Sunday, August 06, 2006

Are there babies dying?

With the recent turmoil in the middle east, there is indeed a situation where babies are dying. It is tragic to watch the news and see so many innocent children caught up in this tragic violence. Despite varying political views, no one wants to see young children suffer. We see rescue workers on both sides struggling to give aide to these victims as they place there own lives at risk. This is no doubt an emergency situation. The point of this post is to contrast these "real life" emergencies with the IT emergencies that we deal with.

On countless occasions I have been drawn into panic situations on the IT front, where it appeared as if certain doom was imminent, if the server wasn't back up right now. Managers are screaming, the phone rings off the hook, vacations are called off, and the world is on the edge of destruction, right? I worked with gentleman a few years ago, and while in the middle of one of these IT catastrophes asked "Are there babies dying?". This really hit home with me and helped me put things in the proper perspective. Large revenue impacting events are definitely important and should be responded to appropriately, but they are not on the same scale as the life and death events we see around us. Organizations find themselves in a panic first mentality which is counter productive, stressfull, and not cost effective.


In dealing with the IT emergency, some well thought out procedures can deal with the most critical events imaginable. The organization I work for had several incidents with hurricanes last year which required the shutdown of offices, rerouting of business, and the human task of getting money to people while the office was out of commission. We were able to do this, without undue stress, efficiently, and with some compassion. All of this was possible because we took time to plan, when the emergency arose, we new what to do.

Here are some really basic tips on disaster planning that we often take for granted.

1. Maintain an up to date contact list, with roles and responsibilities. It is amzing durng a crisis how hard phone numbers are to find.

2. Have a communication plan. Know who communicates with clients and who will manage internal communication. Let your staff do there jobs and have someone else manage communication. Know what you will do if all Internet, and telephone communication is shut off.

3. Prepare an escalation process, and make sure everyone knows how to use it.

4. Keep up to date inventories of equipment and software.

5. Backups, backups, backups. Enough said.

6. Document the chain of events. Use your incident management system if available to keep track of all activities surrounding the emergency.
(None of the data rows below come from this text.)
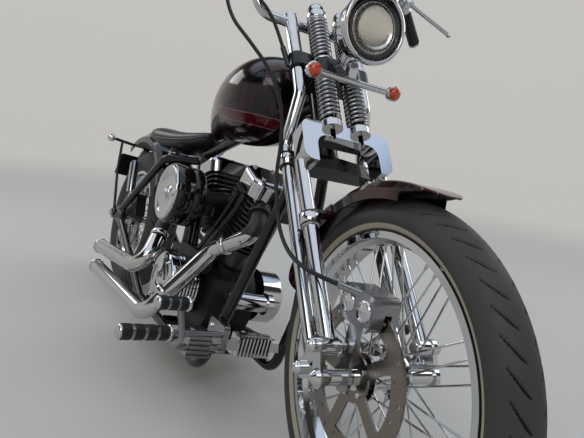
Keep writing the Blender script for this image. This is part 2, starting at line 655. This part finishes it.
def ring_of(place, radius, count, start=0.0):
    """Placements round a placement's Z axis, the first one at the start angle in degrees."""
    return [place @ Matrix.Rotation(math.radians(start) + 2 * math.pi * k / count, 4, "Z")
            @ Matrix.Translation((radius * MM, 0, 0)) for k in range(count)]


def to_left(x, y, z):
    """Placement on the upright machine, in millimetres, whose Z axis looks out to the left."""
    return machine @ shift(x, y, z) @ Matrix.Rotation(-math.pi / 2, 4, "X")


HEX = [(0, 5), (4.6, 5), (5.6, 4), (5.6, 0)]
DOME_NUT = [(0, 13), (4.5, 12.4), (8, 10.2), (10, 7), (10.6, 5), (12.6, 4.6), (12.6, 0)]
STEM_NUT = [(0, 17), (9, 16), (14, 13), (15, 10), (22, 9), (22, 0)]
RISER_CAP = [(0, 5), (8, 4.4), (15, 2.4), (18.4, -1), (18.8, -8), (18.2, -9)]
CYLINDER_LEAN = math.radians(22.5)
rocker_bolts = [machine @ shift(895, 0, 250) @ Matrix.Rotation(side * CYLINDER_LEAN, 4, "Y")
                @ shift(x, y, 442) for _, side in SIDES for x in (-36, 36) for y in (-58, 0, 58)]
primary_bolts = (ring_of(to_left(932, 178, 278), 62, 6, 30) + ring_of(to_left(655, 178, 268), 63, 5, 180)
                 + ring_of(to_left(655, 186, 268), 48, 5))
bracket_bolts = [outward(x, side * 140, z) for side, outward in ((1, to_left), (-1, to_right))
                 for x, z in ((1190, 256), (1190, 226), (1246, 256))]
disc_face = front_hub @ shift(0, -59.5, 0) @ Matrix.Rotation(math.pi / 2, 4, "X")
pins = [fork @ shift(x, side * 146, z) @ Matrix.Rotation(-side * math.pi / 2, 4, "X")
        for _, side in SIDES for x, z in ((27, 396), (88, 424))]
riser_tops = [fork @ shift(50, side * 95, 1305.6) for _, side in SIDES]
fasteners("rocker_bolts", rocker_bolts, HEX, 6, "frame")
fasteners("primary_bolts", primary_bolts, HEX, 6, "frame")
fasteners("timing_bolts", ring_of(TIMING @ shift(0, 0, 180), 74, 5, 18), HEX, 6, "frame")
fasteners("gearbox_bolts", ring_of(to_right(655, -112, 268), 49, 6), HEX, 6, "frame")
fasteners("bracket_bolts", bracket_bolts, HEX, 6, "frame")
fasteners("rotor_bolts", ring_of(disc_face, 36, 5), HEX, 6, "front_wheel")
fasteners("rocker_pin_nuts", pins, DOME_NUT, 32, "steering", smooth=True)
fasteners("stem_nut", [fork @ shift(0, 0, 1156)], STEM_NUT, 24, "steering", smooth=True)
fasteners("riser_caps", riser_tops, RISER_CAP, 40, "steering", smooth=True)

# Wheel and fork fittings. Spoke nipples at both rims, collars where the fork legs are clamped, and
# the front caliper's piston caps and bolts.

NIPPLE = [(0, 15), (2.4, 14.6), (3.3, 12), (3.6, 0)]
COLLAR = [(15.6, 17), (19, 17), (20.6, 15), (20.6, 12), (22.4, 10), (22.4, -10), (20.6, -12), (20.6, -15),
          (19, -17), (15.6, -17)]
PISTON_CAP = [(0, 7), (9, 7), (11, 5), (17, 5), (20, 3), (21, 0)]
SPOKES_A_SIDE = 20
SPOKE_ROOT_R = 41
SPOKE_LEAN = 24.0
for wheel, hub, root_at, tip_r in (("front", front_hub, 39.0, 253.1), ("rear", rear_hub, 43.0, 190.1)):
    ends = []
    for k in range(SPOKES_A_SIDE):
        turned_by = SPOKE_LEAN if k % 2 == 0 else -SPOKE_LEAN
        for side, offset in ((1, 0.0), (-1, 9.0)):
            near, far = (math.radians(360 / SPOKES_A_SIDE * k + offset + more) for more in (0.0, turned_by))
            root = (SPOKE_ROOT_R * math.cos(near), side * root_at, SPOKE_ROOT_R * math.sin(near))
            tip = (tip_r * math.cos(far), side * 4.0, tip_r * math.sin(far))
            ends.append(along(hub, tip, root))
    fasteners(wheel + "_nipples", ends, NIPPLE, 8, wheel + "_wheel", smooth=True)
collars = [along(fork, (x, side * 111, z), (x + lean, side * 111, z + 100))
           for _, side in SIDES for x, z, lean in ((68.2, 690, -7.5), (-5.0, 880, -6.6))]
fasteners("leg_collars", collars, COLLAR, 48, "steering", smooth=True)
caliper_face = fork @ shift(163, -92, 477.5) @ Matrix.Rotation(math.pi / 2, 4, "X")
piston_caps = [caliper_face @ shift(side * 21, side * -16, 0) for _, side in SIDES]
fasteners("caliper_caps", piston_caps, PISTON_CAP, 40, "steering", smooth=True)
caliper_bolts = [caliper_face @ shift(u * 36 + v * 17, u * -28 + v * 22, 0) for u in (1, -1) for v in (1, -1)]
fasteners("caliper_bolts", caliper_bolts, HEX, 6, "steering")

# Fork springs. Two pairs of chrome wire coils, one pair above the yoke and one above the top tree,
# each between turned cups on a dark guide rod, with a domed nut on top.


def carried(path, radius, sides, axis):
    """Tube: a circle of that radius carried along a path, kept square to it by cross products."""
    run = np.gradient(path, axis=0)
    run /= np.linalg.norm(run, axis=1, keepdims=True)
    out = np.cross(run, axis)
    out /= np.linalg.norm(out, axis=1, keepdims=True)
    over = np.cross(run, out)
    turn = np.linspace(0, 2 * math.pi, sides, endpoint=False)
    ring = np.cos(turn)[None, :, None] * out[:, None, :] + np.sin(turn)[None, :, None] * over[:, None, :]
    return (path[:, None, :] + np.reshape(radius, (-1, 1, 1)) * ring).reshape(-1, 3)


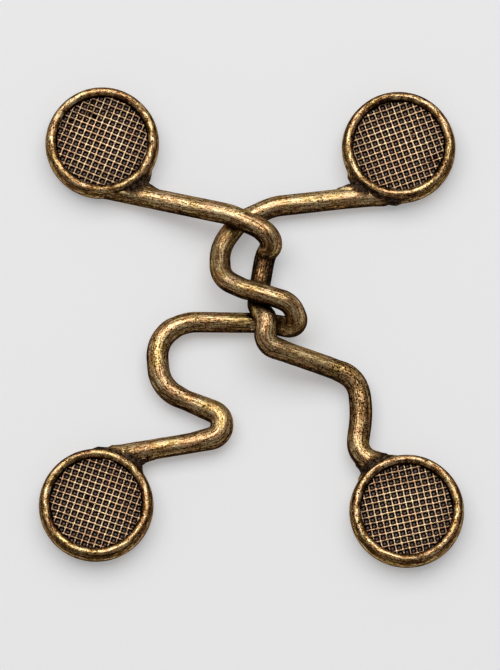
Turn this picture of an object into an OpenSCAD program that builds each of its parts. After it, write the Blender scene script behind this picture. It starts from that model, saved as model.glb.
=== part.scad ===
// Trouser hook of antique brass: two bent wires twisted round each other,
// each soldered at both ends to a round pad with a waffle disc in its recess.
// Millimetres. The pads rest on the plane z = 0, and z points up.
// The origin is under the middle of the four pads.

/* [Pads] */
// Outer diameter of a pad, that of a 24 line trouser button
pad_d = 15.2; // [15:0.05:15.4]
// Height of a pad from its flat underside to the top of its rim
pad_h = 3.7; // [3.6:0.05:4]
// Radius of the bulge that runs round the side of a pad
bulge_r = 1.6; // [1.5:0.05:1.7]
// Height of the widest line of that bulge
bulge_z = 1.5; // [1.4:0.05:1.55]
// Thickness of the round bead that forms the rim
bead_d = 1.24; // [1.1:0.02:1.3]
// Diameter of the recess inside the rim
recess_d = 12.3; // [12:0.05:12.4]
// Depth of the recess below the top of the rim
recess_depth = 1.45; // [1.3:0.05:1.6]

/* [Waffle discs] */
// Distance from one rib to the next
rib_pitch = 0.87; // [0.8:0.01:1]
// Width of a rib
rib_w = 0.28; // [0.2:0.01:0.36]
// Height of a rib above its plate
rib_h = 0.35; // [0.25:0.01:0.45]
// Thickness of the plate under the ribs
plate_t = 0.35; // [0.3:0.01:0.45]
// Dark gap between the disc and the wall of the recess
disc_gap = 0.05; // [0.03:0.01:0.1]

/* [Wires] */
// Diameter of the wire
wire_d = 2.8; // [2.6:0.05:2.8]
// Flats round the wire
wire_sides = 16; // [12:2:20]
// Angle from one cross-section to the next in a bend
bend_step = 10; // [8:1:20]

/* [Solder] */
// Diameter of the bead of solder in each corner between a wire and a pad
solder_d = 2; // [1.8:0.1:2.2]
// Height of the middle of a bead of solder
solder_z = 1.45; // [1.2:0.05:1.6]

/* [Hidden] */

brass = "#8a6f3c";
dark_brass = "#6b5330";
$fn = 64;

pad_r = pad_d / 2;
bead_r = bead_d / 2;
recess_r = recess_d / 2;
recess_z = pad_h - recess_depth;
// The bead overhangs the recess by this much before the recess is cut
bead_trim = 0.05;
bead_at = recess_r - bead_trim + bead_r;
disc_r = recess_r - disc_gap;
disc_z = recess_z + 0.02;
// Enough to cut clean through a surface
clear = 1;

// A pad: where it is, and how its waffle is turned and shifted
// columns: x, y, turn in degrees, shift along the ribs, shift across them
PAD_UPPER_LEFT  = [-19.90,  25.08, -22.1, -0.29,  0.06];
PAD_UPPER_RIGHT = [ 19.66,  24.45,  19.4, -0.01, -0.15];
PAD_LOWER_LEFT  = [-20.52, -24.27, -19.1, -0.04,  0.09];
PAD_LOWER_RIGHT = [ 20.54, -25.08,  12.5,  0.04, -0.06];
TURN = 2;
SHIFT_X = 3;
SHIFT_Y = 4;

// Bends of the two wires, from pad to pad, one row for each corner
// columns: x, y, height of the wire's underside, bend radius, thickness as a share of wire_d
LIFT = 2;
BEND_R = 3;
THICK = 4;

// From the upper left pad, over the other wire, down, under it, over it again
// and out to the lower right pad
LEFT_BENDS = [
    [-19.16,  18.82, 0.10,  0.0, 1.00],
    [-14.89,  17.88, 0.10,  8.0, 1.00],
    [ -2.75,  14.61, 2.90,  9.0, 1.02],
    [  1.00,  12.79, 3.10,  5.0, 1.04],
    [  3.20,  11.06, 3.05,  1.8, 1.08],
    [  1.84,   9.77, 0.05,  1.6, 1.00],
    [  1.20,   6.00, 0.03,  5.0, 1.00],
    [  0.68,   2.43, 2.01,  1.9, 0.94],
    [  2.21,  -0.02, 3.95,  2.0, 1.06],
    [  1.53,  -3.09, 3.60,  1.8, 1.08],
    [  5.18,  -4.27, 2.70,  8.0, 1.00],
    [ 10.43,  -5.71, 0.80, 10.0, 1.00],
    [ 14.05,  -7.07, 0.10,  3.6, 1.06],
    [ 14.66, -11.62, 0.06, 16.0, 1.09],
    [ 13.92, -17.05, 0.05,  2.6, 1.07],
    [ 18.53, -20.17, 0.10,  0.0, 1.02],
];

// From the upper right pad, under the other wire, round a loop and over it,
// down through a tight curl, under it again and out to the lower left pad
RIGHT_BENDS = [
    [ 17.08,  17.93, 0.10,  0.0, 1.00],
    [ 12.46,  17.50, 0.10,  8.0, 1.00],
    [  2.88,  16.43, 0.02,  7.0, 1.00],
    [ -1.74,  14.23, 0.02,  3.6, 1.00],
    [ -4.20,  10.77, 0.50,  5.6, 1.00],
    [ -4.12,   6.10, 2.50,  3.8, 1.02],
    [ -1.15,   4.28, 4.05,  5.0, 0.99],
    [  2.22,   3.11, 5.20,  6.0, 0.96],
    [  5.23,   2.18, 4.80,  2.6, 0.99],
    [  6.61,  -0.73, 1.40,  2.0, 1.03],
    [  3.60,   0.19, 0.05,  3.0, 1.00],
    [  1.40,   0.53, 0.02,  4.0, 0.97],
    [ -8.79,   0.63, 0.08,  6.0, 1.00],
    [-12.68,  -1.53, 0.08,  4.4, 1.06],
    [-12.13,  -8.40, 0.10,  4.6, 1.06],
    [ -8.68, -10.01, 0.12,  6.0, 0.98],
    [ -3.82, -12.10, 0.08, 1.75, 1.10],
    [ -4.00, -14.94, 0.08, 1.75, 1.10],
    [ -8.14, -15.86, 0.10,  6.0, 0.98],
    [-17.71, -17.48, 0.10,  0.0, 0.98],
];

// Middles of the beads of solder of each hook
// columns: x, y
LEFT_SOLDER  = [[-14.24, 19.46], [17.16, -18.59], [15.46, -19.55]];
RIGHT_SOLDER = [[13.30, 18.92], [-14.69, -17.68]];

function unit(v) = v / norm(v);

// What is left of v square to the direction d
function square_to(v, d) = unit(v - (v * d) * d);

function wire_size(row) = wire_d * row[THICK];

function corner(row) = [row.x, row.y, row[LIFT] + wire_size(row) / 2];

// A station is a point of the wire's centre line, the wire's direction and its thickness there
function end_station(rows, i, j) =
    [corner(rows[i]), unit(corner(rows[j]) - corner(rows[i])) * sign(j - i), wire_size(rows[i])];

// The stations of the bend at row i, on an arc that touches both straights
function bend_stations(rows, i) =
    let (
        here = corner(rows[i]),
        a = unit(here - corner(rows[i - 1])),
        b = unit(corner(rows[i + 1]) - here),
        turn = acos(a * b),
        r = rows[i][BEND_R],
        side = square_to(b, a),
        hub = here - a * r * tan(turn / 2) + side * r,
        steps = max(1, ceil(turn / bend_step))
    )
    [for (k = [0 : steps])
        let (q = turn * k / steps)
        [hub + r * (a * sin(q) - side * cos(q)), a * cos(q) + side * sin(q), wire_size(rows[i])]];

function stations(rows) =
    let (last = len(rows) - 1)
    [
        end_station(rows, 0, 1),
        for (i = [1 : last - 1]) each bend_stations(rows, i),
        end_station(rows, last, last - 1),
    ];

// The upward side of each cross-section, carried along so that the wire doesn't twist
function upper_sides(line) =
    [for (i = 0, up = square_to([0, 0, 1], line[0][1]);
          i < len(line);
          i = i + 1, up = i < len(line) ? square_to(up, line[i][1]) : up)
        up];

function section(station, up) =
    let (side = cross(station[1], up), r = station[2] / 2)
    [for (k = [0 : wire_sides - 1])
        let (q = 360 * k / wire_sides)
        station[0] + r * (up * cos(q) + side * sin(q))];

// A round wire through the bends of a table
module wire(rows) {
    line = stations(rows);
    ups = upper_sides(line);
    n = wire_sides;
    rings = len(line);
    skin = [for (i = [0 : rings - 2], k = [0 : n - 1])
        let (p = i * n + k, q = i * n + (k + 1) % n)
        each [[p, p + n, q], [q, p + n, q + n]]];
    ends = [[for (k = [0 : n - 1]) k], [for (k = [n - 1 : -1 : 0]) (rings - 1) * n + k]];
    polyhedron(
        points = [for (i = [0 : rings - 1]) each section(line[i], ups[i])],
        faces = concat(ends, skin),
        convexity = 10
    );
}

// A pad without its recess: a flat foot, a bulging side and a bead for a rim
module pad_blank(pad) {
    translate([pad.x, pad.y, 0])
        rotate_extrude()
            union() {
                square([pad_r - bulge_r, pad_h - bead_r]);
                intersection() {
                    translate([pad_r - bulge_r, bulge_z])
                        circle(r = bulge_r);
                    square([pad_r + clear, pad_h]);
                }
                translate([bead_at, pad_h - bead_r])
                    circle(r = bead_r);
            }
}

module recess(pad) {
    translate([pad.x, pad.y, recess_z])
        cylinder(r = recess_r, h = recess_depth + clear);
}

// Solder in the corners where a wire enters its pads
module solder(places) {
    for (place = places)
        translate([place.x, place.y, solder_z])
            sphere(d = solder_d);
}

// One half of the clasp: a wire and the pads at its two ends, soldered into one piece
module hook(rows, places, first_pad, last_pad) {
    difference() {
        union() {
            wire(rows);
            pad_blank(first_pad);
            pad_blank(last_pad);
            solder(places);
        }
        recess(first_pad);
        recess(last_pad);
    }
}

module left_hook() {
    color(brass) hook(LEFT_BENDS, LEFT_SOLDER, PAD_UPPER_LEFT, PAD_LOWER_RIGHT);
}

module right_hook() {
    color(brass) hook(RIGHT_BENDS, RIGHT_SOLDER, PAD_UPPER_RIGHT, PAD_LOWER_LEFT);
}

// One set of straight ribs, shifted so that the rim cuts them where it comes
module ribs(shift) {
    reach = floor(disc_r / rib_pitch);
    for (i = [-reach : reach])
        translate([-disc_r, i * rib_pitch + shift - rib_w / 2, 0])
            cube([2 * disc_r, rib_w, plate_t + rib_h]);
}

// A stamped waffle disc, set in the recess of its pad
module waffle(pad) {
    color(dark_brass)
        translate([pad.x, pad.y, disc_z])
            intersection() {
                cylinder(r = disc_r, h = plate_t + rib_h);
                rotate(pad[TURN])
                    union() {
                        ribs(pad[SHIFT_X]);
                        rotate(90) ribs(pad[SHIFT_Y]);
                        cylinder(r = pad_r, h = plate_t);
                    }
            }
}

module waffle_upper_left() {
    waffle(PAD_UPPER_LEFT);
}

module waffle_lower_right() {
    waffle(PAD_LOWER_RIGHT);
}

module waffle_upper_right() {
    waffle(PAD_UPPER_RIGHT);
}

module waffle_lower_left() {
    waffle(PAD_LOWER_LEFT);
}

left_hook();
right_hook();
waffle_upper_left();
waffle_lower_right();
waffle_upper_right();
waffle_lower_left();
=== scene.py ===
"""Looks of a trouser hook: two bent wires of antique brass, twisted round each other, with
a waffled pad soldered to each of the four wire ends.

Lengths are in millimetres up to the moment that a mesh is finished, and then in metres.
The right of the picture is +X, its top is +Y, and +Z points up from the floor.
"""

import logging
import math
from collections.abc import Sequence
from dataclasses import dataclass, field
from enum import Enum
from typing import NamedTuple

import bpy
import numpy as np
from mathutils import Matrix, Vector


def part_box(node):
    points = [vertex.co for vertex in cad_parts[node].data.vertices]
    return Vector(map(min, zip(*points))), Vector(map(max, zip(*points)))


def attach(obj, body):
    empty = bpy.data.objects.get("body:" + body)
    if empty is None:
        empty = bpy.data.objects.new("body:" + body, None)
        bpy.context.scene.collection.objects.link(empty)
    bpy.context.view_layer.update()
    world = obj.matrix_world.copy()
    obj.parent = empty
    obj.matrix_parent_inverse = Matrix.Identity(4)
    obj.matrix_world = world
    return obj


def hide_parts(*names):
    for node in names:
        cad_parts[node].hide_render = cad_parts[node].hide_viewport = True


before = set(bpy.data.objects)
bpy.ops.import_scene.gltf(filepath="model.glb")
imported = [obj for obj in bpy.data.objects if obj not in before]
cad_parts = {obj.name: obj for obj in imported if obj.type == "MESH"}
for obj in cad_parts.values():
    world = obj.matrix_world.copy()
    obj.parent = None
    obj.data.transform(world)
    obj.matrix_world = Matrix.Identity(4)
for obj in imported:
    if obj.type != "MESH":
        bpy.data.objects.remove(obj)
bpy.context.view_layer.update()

# A millimetre in metres
MM = 0.001
# The body that every piece rides on
BODY = "root"
# Stands in for a length of nothing where something is divided by it
TINY = 1e-6
# Slack with which a place is told to lie on one skin or on the next
SLACK = 0.02

Colour =tuple[float, float, float, float]
# Vertices (n, 3), quads and triangles
Skin = tuple[np.ndarray, np.ndarray, np.ndarray]

log = logging.getLogger("trouser_hook")


class Slot(Enum):
    """Names for material slots, which nothing in this script uses."""

    BRASS = "antique_brass"
    WAFFLE = "waffle_brass"


class Mark(Enum):
    """Attributes that the meshes carry and the materials read."""

    GRAIN = "grain"
    RUB = "rub"
    SOLDER = "solder"
    PITTED = "pitted"
    # Painted light: a pale patch on the middles of the waffles' pocket floors
    POCKET_LIGHT = "dust"


# Shaping functions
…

7. At the end of the event, do a postmortem. Review the time line of events and look for things that could have been done better. Be critical of yourself, this will pay huge dividends the next time an event occurs. I found that sharing the weakness in our responses and a solid plan to correct them next time, adds credibility with clients and auditors. Don't be afraid of the truth!

In conclusion I would like to say that some cool heads, and basic management techniques solve problems faster, and more effectively than panic, and finger pointing. Remember the next time a server crashes ask "Are there babies dying?".

2 comments:

Anonymous said...

pppppp= proper planning prevents piss-poor-performance.

Good blog entry, hits the problem on the head.

Are there babies dying, indeed.

thanks,

Jim H.

Anonymous said...

Great information!
James A